What the task requires
Only the lines from the one containing "make_eyes()" down to the one containing "for node in" should be printed, exactly as they stand, ends included.

Given information
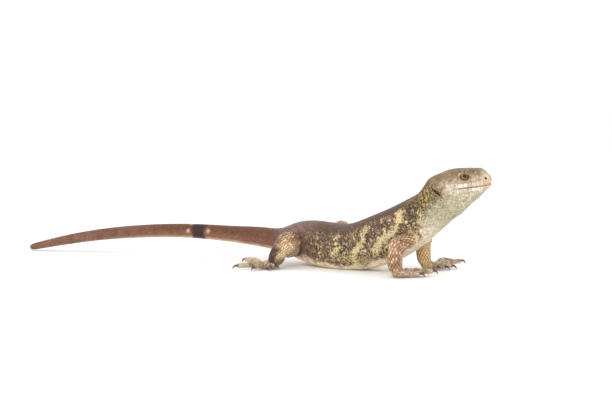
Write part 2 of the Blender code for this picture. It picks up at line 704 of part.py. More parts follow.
make_head()
make_eyes()
make_trunk_and_tail()
for flank in (RIGHT, LEFT):
    make_leg(("upper_arm", "forearm"), flank, ARM_JOINTS[flank], ARM_RADII, "hand", HANDS[flank])
    make_leg(("thigh", "shank"), flank, LEG_JOINTS[flank], LEG_RADII, "foot", FEET[flank])
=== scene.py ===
# %% [markdown]
# This lesson dresses a life-size Solomon Islands skink. The solids of the animal already exist: head,
# neck, torso, tail, legs, eyes and claws, each with its true place and size. Here they get the looks:
# one skin without seams, thousands of overlapping scales, lids and shields on the head, eyes, claws,
# and the brown, cream and yellow markings. Every shape is worked out with numpy from sizes in
# millimetres and put into Blender's meshes in one go, which keeps even ten thousand scales quick.

# %% Load the solids
import json
import math

import bpy
import numpy as np
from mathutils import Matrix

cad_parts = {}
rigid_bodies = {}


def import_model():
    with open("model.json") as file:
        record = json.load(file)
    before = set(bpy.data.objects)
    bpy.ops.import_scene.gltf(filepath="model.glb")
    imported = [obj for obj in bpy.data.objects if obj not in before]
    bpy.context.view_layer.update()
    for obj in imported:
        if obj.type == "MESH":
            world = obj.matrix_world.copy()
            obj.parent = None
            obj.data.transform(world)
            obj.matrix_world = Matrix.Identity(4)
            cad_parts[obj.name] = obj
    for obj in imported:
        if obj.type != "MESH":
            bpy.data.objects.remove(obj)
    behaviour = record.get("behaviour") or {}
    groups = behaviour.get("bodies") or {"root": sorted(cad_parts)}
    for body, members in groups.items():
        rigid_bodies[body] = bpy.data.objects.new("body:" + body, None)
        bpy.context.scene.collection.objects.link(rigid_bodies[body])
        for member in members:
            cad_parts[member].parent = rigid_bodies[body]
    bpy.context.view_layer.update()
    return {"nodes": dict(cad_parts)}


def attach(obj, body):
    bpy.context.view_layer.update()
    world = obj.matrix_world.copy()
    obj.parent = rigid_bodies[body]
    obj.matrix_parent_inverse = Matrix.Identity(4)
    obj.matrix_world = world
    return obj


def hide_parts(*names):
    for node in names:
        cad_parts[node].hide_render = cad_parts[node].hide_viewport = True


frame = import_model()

claw_nodes = sorted(name for name in frame["nodes"] if name.startswith("claw"))
eye_nodes = sorted(name for name in frame["nodes"] if name.startswith("eye"))
flesh_nodes = sorted(set(frame["nodes"]) - set(claw_nodes) - set(eye_nodes))

# %% [markdown]
# A lizard's body is one long form. It could be sculpted, but a form carried along a spine is easier to
# steer: at a few stations we say where the middle lies and how wide, high and deep the animal is, and
# a smooth curve fills in the rest. These are the sizes of the solids, so the skin will fit them.

# %% Sizes of the animal
MM = 0.001
LEFT, RIGHT = "left", "right"
SIDES = (LEFT, RIGHT)

# Body stations: name, centre x, y, z, half width, height above, depth below, roundness powers. In the
# head the centre line is the line of the mouth.
STATIONS = (
    ("nose", 163.2, 48.4, 103.0, 10.0, 19.2, 5.0, 2.2, 2.0),
    ("snout", 154.8, 42.7, 101.3, 13.0, 20.2, 9.8, 2.2, 2.0),
    ("eye", 138.4, 31.6, 99.2, 19.0, 21.8, 23.9, 2.2, 1.9),
    ("jaw", 130.2, 26.1, 97.5, 21.5, 23.2, 28.2, 2.3, 1.9),
    ("temple", 119.0, 19.4, 90.6, 22.8, 25.6, 29.1, 2.2, 2.0),
    ("ear", 114.4, 16.9, 86.4, 22.4, 23.4, 28.7, 2.2, 2.0),
    ("nape", 107.6, 13.7, 79.5, 21.2, 20.5, 28.3, 2.2, 2.0),
    ("neck", 99.0, 9.9, 70.4, 22.0, 22.6, 28.1, 2.1, 2.0),
    ("shoulder", 80.0, 4.5, 55.0, 25.5, 26.6, 29.3, 2.1, 2.1),
    ("chest", 42.0, 1.5, 37.0, 28.0, 28.2, 30.6, 2.1, 2.2),
    ("belly", 0.0, 0.5, 26.5, 30.0, 26.0, 28.6, 2.1, 2.3),
    ("loin", -42.0, 0.0, 25.5, 28.0, 27.5, 25.5, 2.1, 2.3),
    ("pelvis", -80.0, 0.0, 27.0, 22.0, 22.6, 19.2, 2.1, 2.1),
    ("vent", -102.0, -0.2, 27.0, 15.0, 15.0, 14.4, 2.1, 2.1),
    ("tail root", -130.0, -1.2, 27.6, 12.0, 13.0, 11.6, 2.0, 2.1),
    ("tail fifth", -175.0, -5.6, 29.6, 10.6, 10.5, 10.2, 2.0, 2.1),
    ("tail third", -235.0, -17.5, 30.9, 9.4, 9.0, 9.0, 2.0, 2.1),
    ("tail half", -300.0, -38.0, 28.2, 8.4, 8.2, 8.2, 2.0, 2.1),
    ("tail late", -360.0, -64.0, 21.4, 7.4, 7.2, 7.2, 2.0, 2.1),
    ("tail end", -405.0, -88.0, 12.3, 6.2, 5.8, 5.8, 2.0, 2.1),
    ("tail tip", -437.0, -108.0, 4.0, 4.6, 4.2, 4.0, 2.0, 2.1),
)
NOSE_ROUNDING = (15.0, 10.0, 16.0)
TAIL_ROUNDING = 6.0
BEND_EASE = 9.0
MUZZLE = (2.0, 7.5, 5.5, 7.0)    # forward, height above the mouth, spread, length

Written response
make_eyes()
make_trunk_and_tail()
for flank in (RIGHT, LEFT):
    make_leg(("upper_arm", "forearm"), flank, ARM_JOINTS[flank], ARM_RADII, "hand", HANDS[flank])
    make_leg(("thigh", "shank"), flank, LEG_JOINTS[flank], LEG_RADII, "foot", FEET[flank])
=== scene.py ===
# %% [markdown]
# This lesson dresses a life-size Solomon Islands skink. The solids of the animal already exist: head,
# neck, torso, tail, legs, eyes and claws, each with its true place and size. Here they get the looks:
# one skin without seams, thousands of overlapping scales, lids and shields on the head, eyes, claws,
# and the brown, cream and yellow markings. Every shape is worked out with numpy from sizes in
# millimetres and put into Blender's meshes in one go, which keeps even ten thousand scales quick.

# %% Load the solids
import json
import math

import bpy
import numpy as np
from mathutils import Matrix

cad_parts = {}
rigid_bodies = {}


def import_model():
    with open("model.json") as file:
        record = json.load(file)
    before = set(bpy.data.objects)
    bpy.ops.import_scene.gltf(filepath="model.glb")
    imported = [obj for obj in bpy.data.objects if obj not in before]
    bpy.context.view_layer.update()
    for obj in imported:
        if obj.type == "MESH":
            world = obj.matrix_world.copy()
            obj.parent = None
            obj.data.transform(world)
            obj.matrix_world = Matrix.Identity(4)
            cad_parts[obj.name] = obj
    for obj in imported:
        if obj.type != "MESH":
            bpy.data.objects.remove(obj)
    behaviour = record.get("behaviour") or {}
    groups = behaviour.get("bodies") or {"root": sorted(cad_parts)}
    for body, members in groups.items():
        rigid_bodies[body] = bpy.data.objects.new("body:" + body, None)
        bpy.context.scene.collection.objects.link(rigid_bodies[body])
        for member in members:
            cad_parts[member].parent = rigid_bodies[body]
    bpy.context.view_layer.update()
    return {"nodes": dict(cad_parts)}


def attach(obj, body):
    bpy.context.view_layer.update()
    world = obj.matrix_world.copy()
    obj.parent = rigid_bodies[body]
    obj.matrix_parent_inverse = Matrix.Identity(4)
    obj.matrix_world = world
    return obj


def hide_parts(*names):
    for node in names:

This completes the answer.